====== Input rows
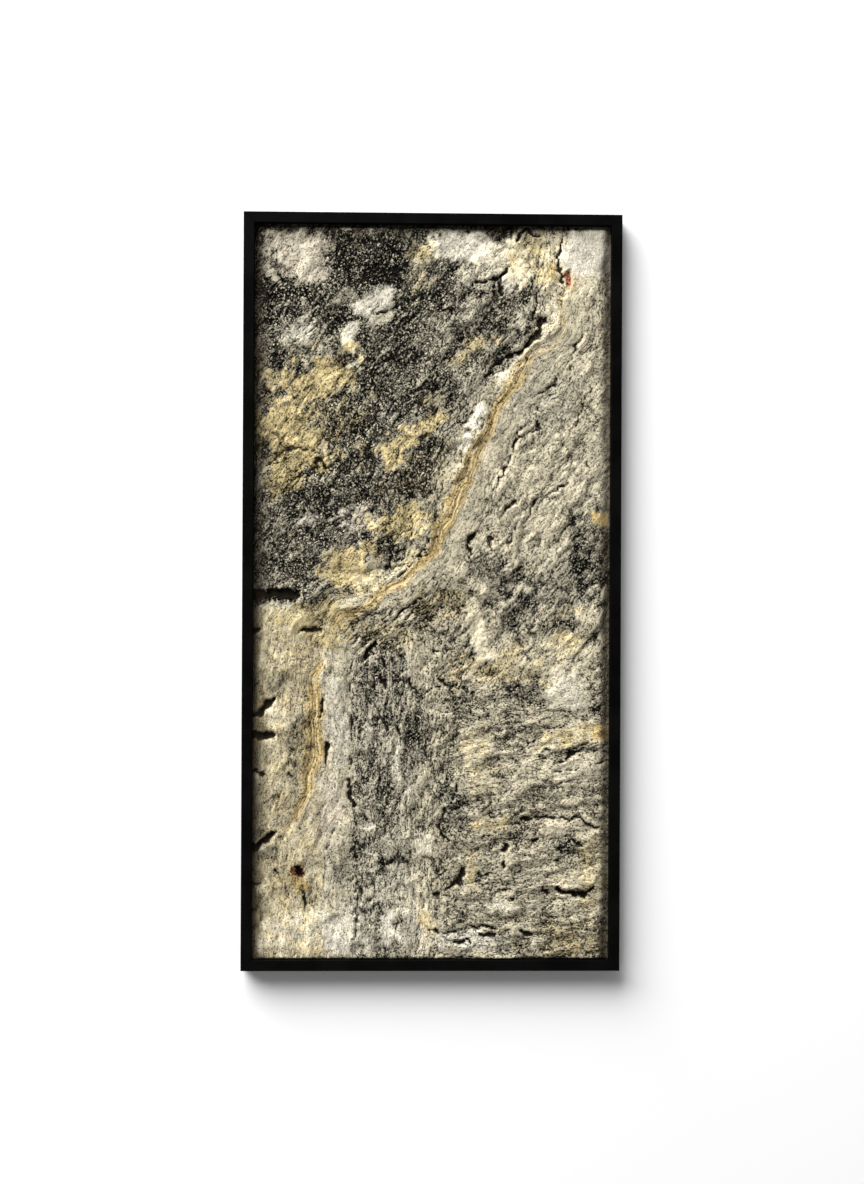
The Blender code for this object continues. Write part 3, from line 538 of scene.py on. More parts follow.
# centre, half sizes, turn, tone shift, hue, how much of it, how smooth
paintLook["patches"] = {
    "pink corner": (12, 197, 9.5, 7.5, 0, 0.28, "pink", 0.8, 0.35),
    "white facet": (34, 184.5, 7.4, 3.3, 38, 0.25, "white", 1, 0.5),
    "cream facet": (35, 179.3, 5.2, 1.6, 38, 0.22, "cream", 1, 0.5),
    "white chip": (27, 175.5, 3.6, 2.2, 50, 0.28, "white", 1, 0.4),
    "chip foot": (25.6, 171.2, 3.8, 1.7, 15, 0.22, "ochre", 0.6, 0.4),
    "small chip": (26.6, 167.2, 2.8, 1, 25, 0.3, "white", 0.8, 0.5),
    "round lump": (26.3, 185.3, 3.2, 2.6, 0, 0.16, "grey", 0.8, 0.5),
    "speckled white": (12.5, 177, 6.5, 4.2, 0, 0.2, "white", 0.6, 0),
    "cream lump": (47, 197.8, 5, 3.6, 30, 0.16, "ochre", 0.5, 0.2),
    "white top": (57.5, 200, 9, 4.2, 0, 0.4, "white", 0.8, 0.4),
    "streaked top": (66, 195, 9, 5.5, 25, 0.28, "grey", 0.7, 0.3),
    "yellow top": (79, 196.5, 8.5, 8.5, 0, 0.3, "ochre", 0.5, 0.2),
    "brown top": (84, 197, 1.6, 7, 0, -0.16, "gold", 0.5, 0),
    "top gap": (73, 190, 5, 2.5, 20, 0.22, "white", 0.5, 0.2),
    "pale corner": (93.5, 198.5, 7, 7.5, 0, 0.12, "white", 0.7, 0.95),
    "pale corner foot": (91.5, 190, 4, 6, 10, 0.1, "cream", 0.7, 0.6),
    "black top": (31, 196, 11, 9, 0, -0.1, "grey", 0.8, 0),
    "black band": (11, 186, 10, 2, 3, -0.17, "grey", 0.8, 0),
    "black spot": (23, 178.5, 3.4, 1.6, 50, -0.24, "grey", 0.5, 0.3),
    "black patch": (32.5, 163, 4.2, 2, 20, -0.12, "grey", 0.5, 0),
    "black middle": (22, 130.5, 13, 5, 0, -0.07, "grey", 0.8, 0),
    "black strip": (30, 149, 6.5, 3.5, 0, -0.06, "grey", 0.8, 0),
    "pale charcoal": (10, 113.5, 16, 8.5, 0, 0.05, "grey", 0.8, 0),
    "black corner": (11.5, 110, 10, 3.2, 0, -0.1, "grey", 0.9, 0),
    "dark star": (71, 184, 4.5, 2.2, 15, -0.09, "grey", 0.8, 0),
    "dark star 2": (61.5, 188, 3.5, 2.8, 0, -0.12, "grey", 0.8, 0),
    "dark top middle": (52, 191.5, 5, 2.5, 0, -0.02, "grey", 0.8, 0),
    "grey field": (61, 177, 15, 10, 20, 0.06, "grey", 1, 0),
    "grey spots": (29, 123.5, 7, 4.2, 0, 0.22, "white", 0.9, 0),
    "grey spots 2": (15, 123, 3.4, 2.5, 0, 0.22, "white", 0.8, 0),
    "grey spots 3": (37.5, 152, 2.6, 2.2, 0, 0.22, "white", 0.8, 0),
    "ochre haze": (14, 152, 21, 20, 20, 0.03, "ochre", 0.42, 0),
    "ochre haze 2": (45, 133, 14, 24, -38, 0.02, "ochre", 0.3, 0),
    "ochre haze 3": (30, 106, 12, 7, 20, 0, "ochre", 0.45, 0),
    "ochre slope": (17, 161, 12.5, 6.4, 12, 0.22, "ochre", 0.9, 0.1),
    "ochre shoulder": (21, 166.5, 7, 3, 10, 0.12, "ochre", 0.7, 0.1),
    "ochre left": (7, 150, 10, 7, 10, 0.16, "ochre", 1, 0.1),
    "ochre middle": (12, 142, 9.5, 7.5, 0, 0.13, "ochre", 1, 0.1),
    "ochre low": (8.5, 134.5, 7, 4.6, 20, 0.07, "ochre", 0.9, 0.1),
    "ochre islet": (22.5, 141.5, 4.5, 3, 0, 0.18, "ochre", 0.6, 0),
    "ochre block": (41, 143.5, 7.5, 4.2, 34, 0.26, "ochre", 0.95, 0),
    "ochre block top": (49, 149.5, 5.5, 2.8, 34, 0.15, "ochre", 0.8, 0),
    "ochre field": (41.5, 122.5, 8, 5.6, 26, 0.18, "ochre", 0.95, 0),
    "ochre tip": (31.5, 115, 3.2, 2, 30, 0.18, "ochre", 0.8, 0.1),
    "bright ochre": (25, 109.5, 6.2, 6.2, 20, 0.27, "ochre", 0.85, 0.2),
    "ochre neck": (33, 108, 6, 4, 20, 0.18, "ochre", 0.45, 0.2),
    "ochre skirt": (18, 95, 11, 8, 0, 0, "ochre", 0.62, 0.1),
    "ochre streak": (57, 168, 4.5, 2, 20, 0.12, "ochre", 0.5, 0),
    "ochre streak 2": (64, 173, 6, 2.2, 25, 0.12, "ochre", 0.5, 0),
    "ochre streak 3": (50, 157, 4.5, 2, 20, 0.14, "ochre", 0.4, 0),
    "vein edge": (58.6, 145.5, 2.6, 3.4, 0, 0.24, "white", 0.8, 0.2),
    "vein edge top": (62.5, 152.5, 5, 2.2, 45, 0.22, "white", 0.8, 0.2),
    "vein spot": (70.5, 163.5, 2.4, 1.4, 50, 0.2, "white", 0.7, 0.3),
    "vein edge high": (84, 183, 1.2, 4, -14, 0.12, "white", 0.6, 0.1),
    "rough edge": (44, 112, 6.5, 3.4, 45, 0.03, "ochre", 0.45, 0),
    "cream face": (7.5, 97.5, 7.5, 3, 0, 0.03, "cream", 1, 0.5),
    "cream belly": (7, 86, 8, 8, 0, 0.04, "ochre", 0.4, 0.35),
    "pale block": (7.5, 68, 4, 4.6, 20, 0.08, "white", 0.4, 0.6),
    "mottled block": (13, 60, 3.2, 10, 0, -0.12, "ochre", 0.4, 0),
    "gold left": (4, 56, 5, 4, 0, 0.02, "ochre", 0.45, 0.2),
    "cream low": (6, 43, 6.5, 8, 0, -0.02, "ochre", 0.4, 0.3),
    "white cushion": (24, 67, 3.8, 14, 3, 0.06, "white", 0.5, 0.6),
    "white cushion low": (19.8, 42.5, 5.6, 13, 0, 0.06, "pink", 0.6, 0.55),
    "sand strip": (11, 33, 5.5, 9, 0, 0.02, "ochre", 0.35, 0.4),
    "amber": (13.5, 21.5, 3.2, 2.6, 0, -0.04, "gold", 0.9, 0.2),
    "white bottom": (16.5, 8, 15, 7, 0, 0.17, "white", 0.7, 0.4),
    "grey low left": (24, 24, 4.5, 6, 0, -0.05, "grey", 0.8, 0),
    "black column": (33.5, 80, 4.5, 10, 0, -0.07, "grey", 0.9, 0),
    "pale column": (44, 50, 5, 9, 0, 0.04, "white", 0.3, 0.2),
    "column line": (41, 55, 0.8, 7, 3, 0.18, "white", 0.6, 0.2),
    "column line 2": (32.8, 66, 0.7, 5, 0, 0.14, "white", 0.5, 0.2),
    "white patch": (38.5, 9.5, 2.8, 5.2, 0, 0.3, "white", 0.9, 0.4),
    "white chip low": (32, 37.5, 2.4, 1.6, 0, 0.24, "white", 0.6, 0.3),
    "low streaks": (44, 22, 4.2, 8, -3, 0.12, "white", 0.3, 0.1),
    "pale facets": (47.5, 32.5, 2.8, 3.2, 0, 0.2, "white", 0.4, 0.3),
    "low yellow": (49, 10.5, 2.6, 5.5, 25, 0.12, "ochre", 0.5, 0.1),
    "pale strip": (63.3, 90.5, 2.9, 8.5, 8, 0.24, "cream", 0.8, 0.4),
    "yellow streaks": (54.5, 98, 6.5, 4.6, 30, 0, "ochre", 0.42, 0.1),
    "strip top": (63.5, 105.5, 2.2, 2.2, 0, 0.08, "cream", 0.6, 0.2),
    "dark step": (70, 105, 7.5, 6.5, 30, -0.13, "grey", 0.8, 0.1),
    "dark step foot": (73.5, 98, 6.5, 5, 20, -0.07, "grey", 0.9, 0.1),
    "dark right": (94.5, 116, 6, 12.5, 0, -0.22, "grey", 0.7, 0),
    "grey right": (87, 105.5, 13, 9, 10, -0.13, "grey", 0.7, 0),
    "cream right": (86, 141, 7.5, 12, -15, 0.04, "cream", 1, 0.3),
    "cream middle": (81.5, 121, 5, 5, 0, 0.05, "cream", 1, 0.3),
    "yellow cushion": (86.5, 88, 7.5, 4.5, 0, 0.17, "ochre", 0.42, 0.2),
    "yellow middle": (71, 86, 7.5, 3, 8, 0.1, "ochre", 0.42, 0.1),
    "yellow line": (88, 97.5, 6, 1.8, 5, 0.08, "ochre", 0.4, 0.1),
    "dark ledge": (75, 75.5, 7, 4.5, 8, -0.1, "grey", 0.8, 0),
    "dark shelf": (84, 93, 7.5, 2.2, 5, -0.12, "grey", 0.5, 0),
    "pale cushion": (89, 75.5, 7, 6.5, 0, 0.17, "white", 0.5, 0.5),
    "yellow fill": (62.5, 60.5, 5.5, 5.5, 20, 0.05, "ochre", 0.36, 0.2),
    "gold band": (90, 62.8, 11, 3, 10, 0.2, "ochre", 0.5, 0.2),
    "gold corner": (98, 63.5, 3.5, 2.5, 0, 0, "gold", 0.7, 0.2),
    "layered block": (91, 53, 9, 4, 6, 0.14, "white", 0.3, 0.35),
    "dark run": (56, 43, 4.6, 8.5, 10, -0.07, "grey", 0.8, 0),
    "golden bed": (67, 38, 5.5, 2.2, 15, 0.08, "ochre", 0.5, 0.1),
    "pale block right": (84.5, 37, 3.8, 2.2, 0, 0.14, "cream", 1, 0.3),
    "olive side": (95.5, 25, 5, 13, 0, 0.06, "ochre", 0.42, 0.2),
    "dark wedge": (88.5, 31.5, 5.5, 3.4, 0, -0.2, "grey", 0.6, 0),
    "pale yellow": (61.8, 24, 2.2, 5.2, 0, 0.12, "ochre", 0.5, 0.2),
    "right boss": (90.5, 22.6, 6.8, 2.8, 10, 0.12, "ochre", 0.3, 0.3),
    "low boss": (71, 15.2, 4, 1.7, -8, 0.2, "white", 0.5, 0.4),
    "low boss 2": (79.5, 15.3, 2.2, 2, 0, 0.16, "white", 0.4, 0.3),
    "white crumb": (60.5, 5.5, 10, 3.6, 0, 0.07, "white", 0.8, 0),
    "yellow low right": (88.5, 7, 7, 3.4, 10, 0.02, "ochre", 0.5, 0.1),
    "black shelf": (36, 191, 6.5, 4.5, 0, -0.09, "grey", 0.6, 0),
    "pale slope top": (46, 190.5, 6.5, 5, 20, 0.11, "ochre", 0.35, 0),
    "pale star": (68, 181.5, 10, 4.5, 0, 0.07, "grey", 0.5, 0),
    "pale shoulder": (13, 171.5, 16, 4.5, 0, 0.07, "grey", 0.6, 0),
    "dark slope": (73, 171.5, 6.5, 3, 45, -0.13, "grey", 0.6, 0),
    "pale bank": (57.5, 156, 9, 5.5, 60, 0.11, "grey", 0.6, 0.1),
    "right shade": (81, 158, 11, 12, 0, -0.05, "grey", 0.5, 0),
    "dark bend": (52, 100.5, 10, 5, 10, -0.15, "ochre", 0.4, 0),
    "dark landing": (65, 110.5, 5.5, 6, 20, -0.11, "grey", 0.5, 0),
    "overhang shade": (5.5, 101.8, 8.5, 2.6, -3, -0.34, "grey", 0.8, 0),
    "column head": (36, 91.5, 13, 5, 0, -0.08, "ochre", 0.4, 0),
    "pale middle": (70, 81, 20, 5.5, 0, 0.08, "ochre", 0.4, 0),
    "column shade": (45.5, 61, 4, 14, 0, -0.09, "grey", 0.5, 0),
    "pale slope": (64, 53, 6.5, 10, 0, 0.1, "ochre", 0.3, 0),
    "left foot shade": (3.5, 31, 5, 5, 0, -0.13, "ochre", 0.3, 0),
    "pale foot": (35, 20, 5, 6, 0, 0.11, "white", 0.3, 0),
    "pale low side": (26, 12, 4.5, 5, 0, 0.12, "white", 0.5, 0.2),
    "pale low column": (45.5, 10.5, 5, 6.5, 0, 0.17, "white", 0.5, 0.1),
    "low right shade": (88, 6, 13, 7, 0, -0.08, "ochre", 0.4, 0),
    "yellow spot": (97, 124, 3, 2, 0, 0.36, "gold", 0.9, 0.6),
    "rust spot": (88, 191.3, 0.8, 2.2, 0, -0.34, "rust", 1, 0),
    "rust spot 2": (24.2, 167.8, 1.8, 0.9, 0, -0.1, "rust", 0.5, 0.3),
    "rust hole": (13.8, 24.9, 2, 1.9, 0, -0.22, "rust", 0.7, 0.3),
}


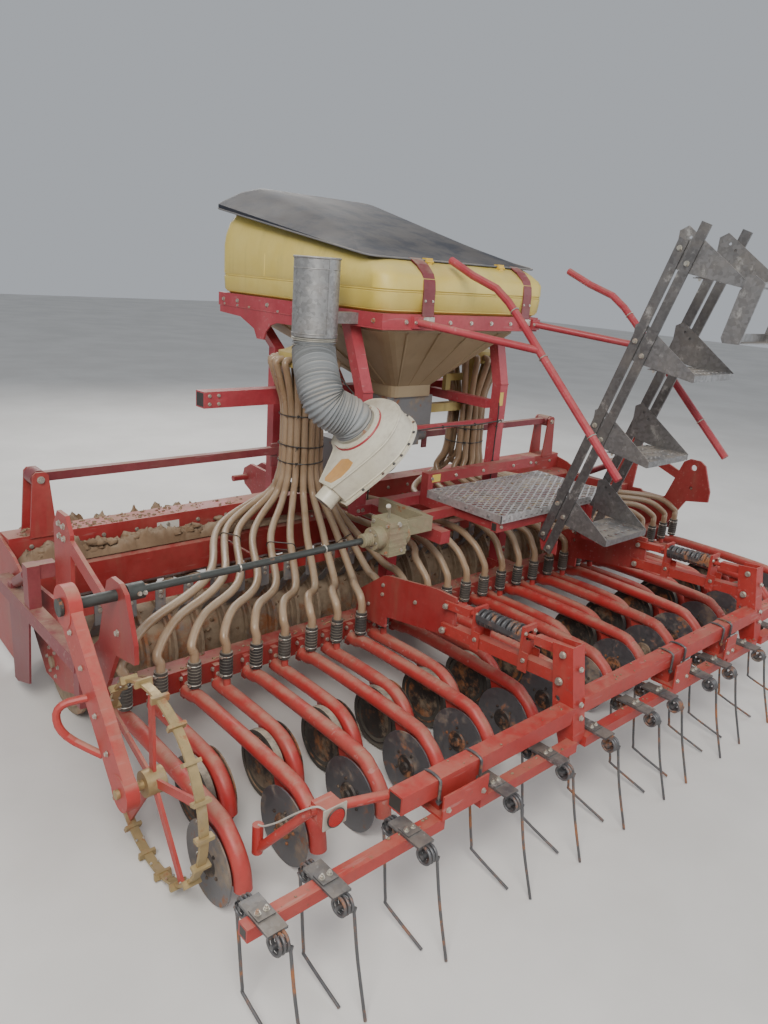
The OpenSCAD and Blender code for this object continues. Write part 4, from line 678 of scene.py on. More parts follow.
============
## What the exercise asks:
Scan the data above; copy every line where "parts" appears.

## The solution:
The Blender code for this object continues. Write part 3, from line 538 of scene.py on. More parts follow.
The OpenSCAD and Blender code for this object continues. Write part 4, from line 678 of scene.py on. More parts follow.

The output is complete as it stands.